If you're talking about the "pro" market at which this machine is supposedly aimed - i.e. the customer is a business rather than a private individual - then it will be
very common to take out 4 years of Applecare or get a third-party service & support contract that covers the planned useful life of the equipment. A lot of businesses will lease the equipment rather than buy it outright (far more tax efficient) probably with service&support built-in.
The sort of IT support that can (or, to be fair to the IT crowd, is
allowed to) change a CPU is increasingly rare these days - and if you're that lucky, why not have them whip up a custom PC precisely tailored to your needs?
NB: We've been talking a lot about 'upgradeability' when what we really mean - if we're accepting that this is a 'serious callers only' machine - is
configurability - the ability to buy a machine with the specification that meets your needs and into which you can install any specialist hardware you require.

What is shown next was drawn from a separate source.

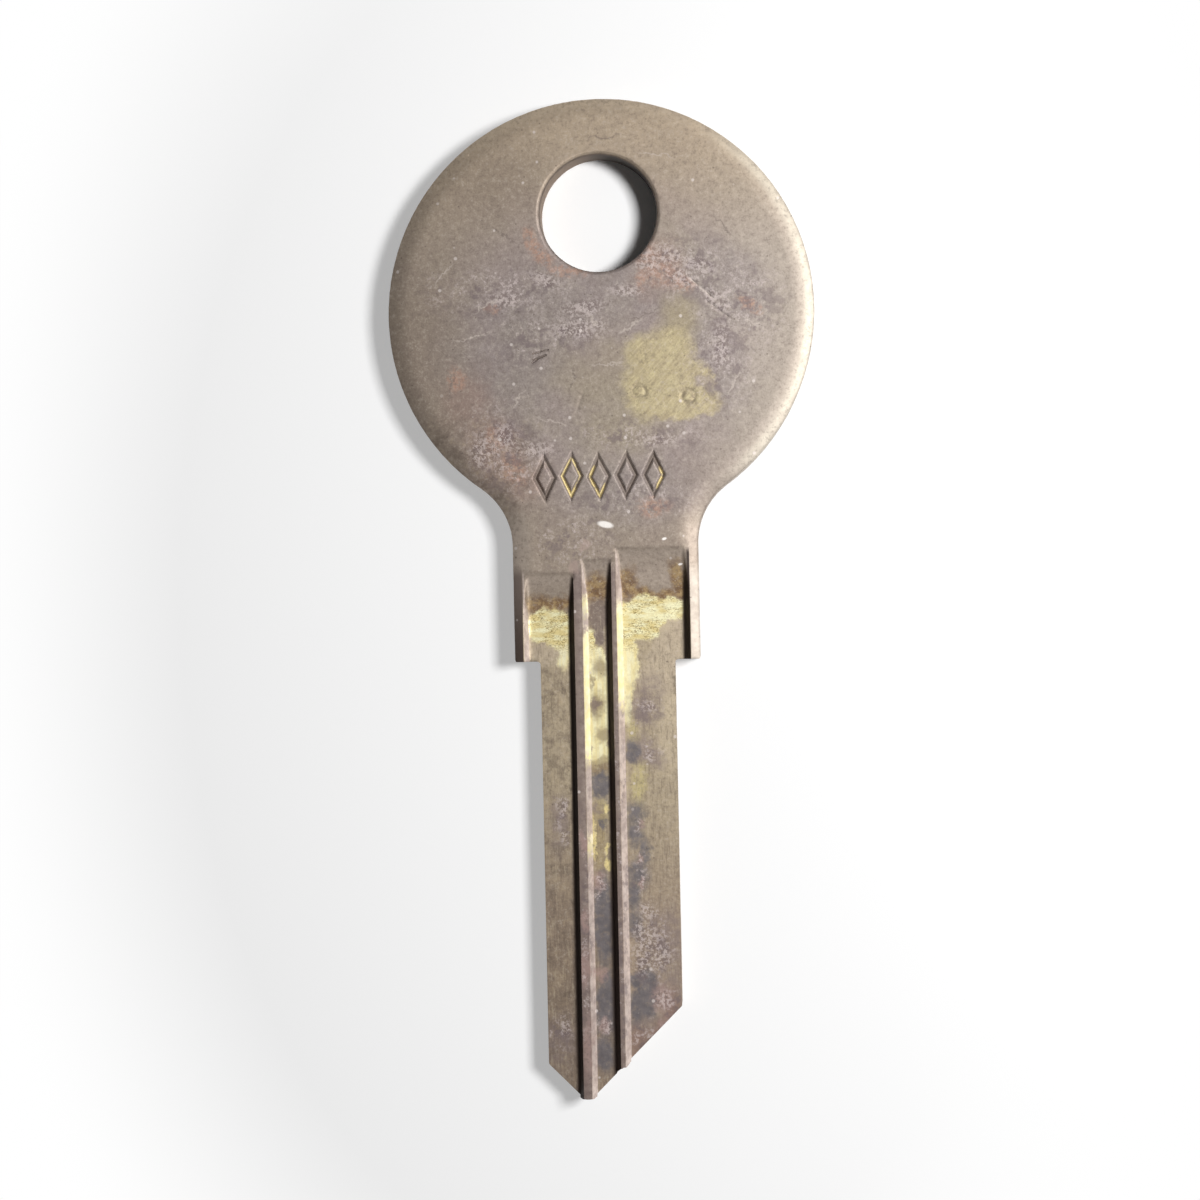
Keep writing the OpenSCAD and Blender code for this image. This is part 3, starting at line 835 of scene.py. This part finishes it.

The problem Apple faces is that professional-grade PCs, workstations and servers are almost infinitely configurable from a vast range of motherboards, CPUs, GPUs, cases etc. and if you can't build one your self there are plenty of specialist companies that will build and support something to your particular needs. The $3000 entry-level graphic designer's workstation doesn't have to share a chassis, motherboard or even CPU family with the $15,000 racks in the render farm. With the MP, Apple produced a one-size-fits-nobody chassis and motherboard which is over-specified and over-priced as a entry-level system but won't compete with custom PC builds at the high-end.
What Apple
really needs to do now, I think, is find a way of licensing MacOS on generic PC hardware - rather than trying to force people who need a pick-up-truck to buy a gull-winged luxury SUV. OK, that went badly last time, but the market has changed beyond recognition since - Then, pro media workstations were Apple's bread and butter. Now, Apple has a huge 'consumer' customer base who
want laptops, minis and all-in-ones. Then, PCs were still running a warmed-over version of DOS that barely supported 32-bit processors and Apple had a superior RISC-based architecture. Now, hate all you want, but Windows 10 is actually a pretty solid, modern OS at its core, and at the end of the day Macs are technically little more than PCs in nice boxes with a different OS - and while you can sell laptops and iMacs on nice design, as you move upscale and function becomes more important that form, it becomes more and more obvious that hardware assembled from off-the-peg components cost less for the same technology than Apple's bling-y 'bespoke' machines.
Or, just make a decently-powered Xeon/i9/AMD tower (which, in 2019, isn't going to appeal to iMac customers, but will be much easier to design) from generic components in a nicer-than-average case and charge a
reasonable premium for the ability to run MacOS.